1866 painting by Gustave Courbet

Le Sommeil (translated in English variously as The Sleepers and Sleep) is an erotic oil painting on canvas by French artist Gustave Courbet created in 1866. The painting, which depicts a female couple, is also known as The Two Friends (Les Deux Amies) and Indolence and Lust (Paresse et Luxure).

==History==
Le Sommeil was originally commissioned by the Turkish diplomat and art collector of the late Ottoman era, Halil Şerif Paşa, who had lived in Paris since 1860. The painting was not permitted to be shown publicly until 1988, like a number of Courbet's other works such as L'Origine du monde. When Le Sommeil was exhibited by a picture dealer in 1872, it became the subject of a police report.

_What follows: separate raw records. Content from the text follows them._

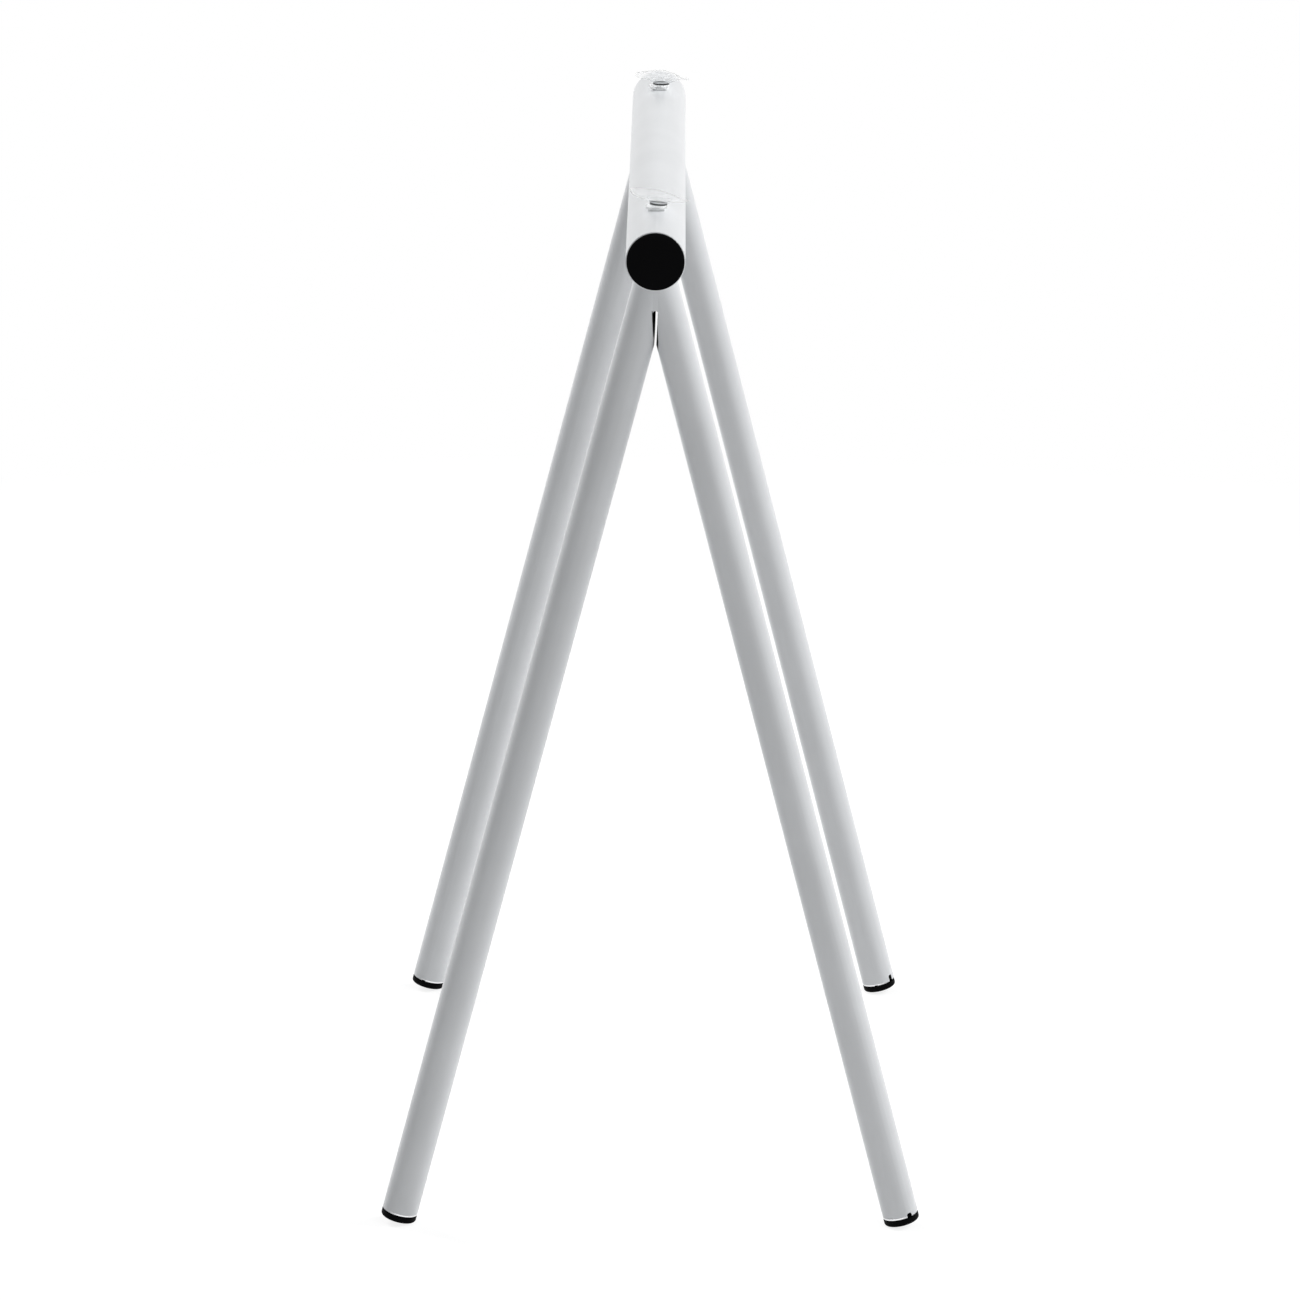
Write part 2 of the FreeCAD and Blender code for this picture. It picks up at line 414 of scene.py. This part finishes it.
# %% Coats that know their tube's axis
BAR_AXIS_MM = 698.0
BAR_BORE_MM = 18.0
LEG_APEX_MM = 683.5
LEG_PLANE_MM = 255.0
LEG_BORE_MM = 11.0
LEG_RADIUS_MM = 12.5
LEG_SPLAY = math.radians(14.57)
OUT_OF_REACH_MM = 1000.0

bar_axis = ((0.0, 0.0, BAR_AXIS_MM * MM), (0.0, 1.0, 0.0), BAR_BORE_MM, OUT_OF_REACH_MM)
tube_coats = {
    "crossbar_tube": powder_coat("powder_coated_steel_bar", DRIFT_MM, DRAWN_DEPTH_MM, bar_axis),
}
for end_name, end in (("front", -1), ("rear", 1)):
    for side_name, side in (("left", -1), ("right", 1)):
        leg = "leg_" + end_name + "_" + side_name
        apex = (0.0, end * LEG_PLANE_MM * MM, LEG_APEX_MM * MM)
        down = (side * math.sin(LEG_SPLAY), 0.0, -math.cos(LEG_SPLAY))
        lowest_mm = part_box(leg)[0].z / MM
        end_height_mm = lowest_mm + LEG_RADIUS_MM * math.sin(LEG_SPLAY)
        end_mm = (LEG_APEX_MM - end_height_mm) / math.cos(LEG_SPLAY)
        leg_axis = (apex, down, LEG_BORE_MM, end_mm)
        coat_name = "powder_coated_steel_" + leg
        tube_coats[leg] = powder_coat(coat_name, DRIFT_MM, DRAWN_DEPTH_MM, leg_axis)
print("tubes", len(tube_coats), "and a leg reaches", round(end_mm, 1), "mm down its axis")

# %% [markdown]
# ## Black moulded plastic
#
# The caps and foot plugs are injection-moulded polyethylene, black all through.
# The mould's spark-eroded texture turns a mirror highlight into a faint grey
# sheen. The real grain is about 0.1 mm, too fine for the picture, so it is drawn
# at 0.6 mm. The plugs stand on floors, so their rims carry pale scuffs a few
# millimetres long, and the caps are clean.

# %% Moulded black polyethylene
CAP_BLACK = "#060607"
SCUFF_GREY = "#2A2B2D"
GRAIN_MM = 0.6
GRAIN_DEPTH_MM = 0.05
SCUFF_MM = 3.0
SCUFF_BREAKUP = 0.7
GRAIN_STRENGTH = 0.3
PLASTIC_IOR = 1.51
PLASTIC_GLOSS = 0.03  # a spark-eroded skin gives back hardly any of the white room


def moulded_black(name, scuff_from, rough_low, rough_high):
    """Black moulded plastic with a fine grain, and scuffs above a noise level."""
    material, output, place = new_material(name)
    tree = material.node_tree
    scuffs = add_node(
        tree,
        "ShaderNodeTexNoise",
        {"Scale": pattern_scale(SCUFF_MM), "Detail": 6.0, "Roughness": SCUFF_BREAKUP},
        {"Vector": place},
    )
    worn = add_node(
        tree,
        "ShaderNodeMapRange",
        {"From Min": scuff_from, "From Max": 1.0},
        {"Value": scuffs.outputs["Fac"]},
    )
    tone = add_node(
        tree,
        "ShaderNodeMix",
        {"data_type": "RGBA", 6: linear(CAP_BLACK), 7: linear(SCUFF_GREY)},
        {0: worn.outputs["Result"]},
    )
    grain = add_node(
        tree,
        "ShaderNodeTexNoise",
        {"Scale": pattern_scale(GRAIN_MM), "Detail": 3.0},
        {"Vector": place},
    )
    sheen = add_node(
        tree,
        "ShaderNodeMapRange",
        {"To Min": rough_low, "To Max": rough_high},
        {"Value": grain.outputs["Fac"]},
    )
    grain_bump = add_node(
        tree,
        "ShaderNodeBump",
        {"Strength": GRAIN_STRENGTH, "Distance": GRAIN_DEPTH_MM * MM},
        {"Height": grain.outputs["Fac"]},
    )
    plastic = add_node(
        tree,
        "ShaderNodeBsdfPrincipled",
        {"IOR": PLASTIC_IOR, "Specular IOR Level": PLASTIC_GLOSS},
        {
            "Base Color": tone.outputs[COLOUR_OUT],
            "Roughness": sheen.outputs["Result"],
            "Normal": grain_bump.outputs["Normal"],
        },
    )
    tree.links.new(plastic.outputs["BSDF"], output.inputs["Surface"])
    return material


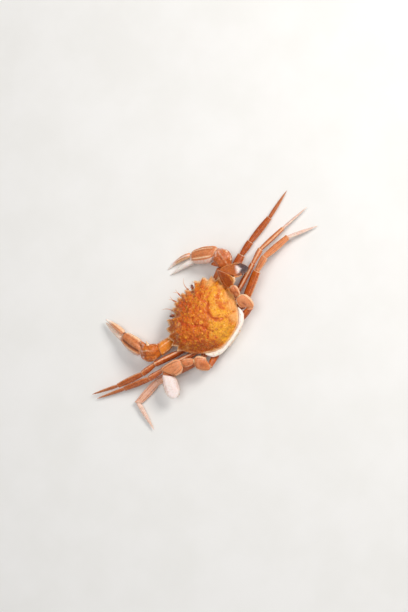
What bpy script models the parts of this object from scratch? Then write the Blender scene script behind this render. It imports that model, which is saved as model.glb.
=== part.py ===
"""A cooked swimming crab that lies on its underside with limp legs.

The frame is in metres, with +Z up, +Y out of the crab's mouth and +X to the crab's own right.
The origin is on the flat of the tail flap, where the crab rests.
Sizes below are in millimetres and are turned into metres as each mesh is made.
"""

import math

import bmesh
import bpy
from mathutils import Matrix, Vector

MM = 0.001
GAP = 0.3  # room left between neighbouring pieces

# Body: the back shell, and the thorax under it that carries the limbs
SHELL_WIDTH = 62.0  # between the tips of the last side teeth
SHELL_LENGTH = 49.4  # from the middle front tooth to the back edge
SHELL_MIDDLE_Y = 1.0
RIM_Z = 13.8
DOME_RISE = 12.7  # of the back above the rim
SEAM_Z = 11.1  # between thorax and shell
BELLY_Z = 1.4  # lowest part of the thorax, over the tail flap
THORAX_HALF = Vector((17.4, 22.2))

SIDE_TEETH = 5
WIDEST_Y = 3.2  # where the last side tooth stands
SIDE_ARC = (33.0, 90.0)  # of the ellipse that the side teeth stand on, in degrees from the front
TOOTH_NOTCH = 0.905  # how far in a notch lies, as a share of that ellipse
EYE = Vector((12.7, 21.7, 13.5))
EYE_RADIUS = 2.1
ORBIT_RADIUS = 2.9

# Where each pair of limbs leaves the thorax, on the right side
HIPS = {
    "claw": Vector((17.9, 10.0, 6.4)),
    "leg2": Vector((18.2, 1.6, 6.6)),
    "leg3": Vector((18.3, -5.2, 6.6)),
    "leg4": Vector((17.6, -12.0, 6.8)),
    "swim": Vector((13.8, -20.2, 6.8)),
}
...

One of the models for the painting was Joanna Hiffernan, who was the mistress of fellow painter James Abbott Whistler at the time. Whistler's relationship with Hiffernan ended soon afterwards, and his opinion of Courbet soured.

The Encyclopedia of Lesbian and Gay Histories and Cultures describes Le Sommeil as a "famous" painting. The painting created an impact in 19th-century art, because after the public display of Le Sommeil, a number of contemporary artists were influenced by the theme of lesbian couples. Repetition of this theme helped to lower the taboos associated with lesbian relationships.

In 1955, Bernard Buffet painted his version of Le Sommeil as a tribute to Courbet.

Today Le Sommeil is in the collection of the Petit Palais, a Parisian museum.

==Description==
The painting shows two naked women lying asleep on a bed entwined in an erotic embrace.

The setting is a bedroom with various textiles and ornamental furnishing. In the background there is a dark blue velvet curtain and in the right corner a table with a decorative flower vase. In the foreground is a small wooden table holding three items – a colored flacon (a small vessel), a transparent crystal vase, and a cup. Except for these few furnishings, there is nothing in the painting to overshadow the main image – the women.

One of the sleeping women is a redhead, the other is a brunette. For color contrast, Courbet worked curves between the women. A broken pearl necklace and a hairpin scattered in the bed reference the nature of their previous activity.

==Analysis==
The painting was inspired by Charles Baudelaire's poem "Delphine et Hippolyte", from his collection Les Fleurs du mal. Le Sommeil has been interpreted as a realist painting, detailing the bodies without glossing over their imperfections.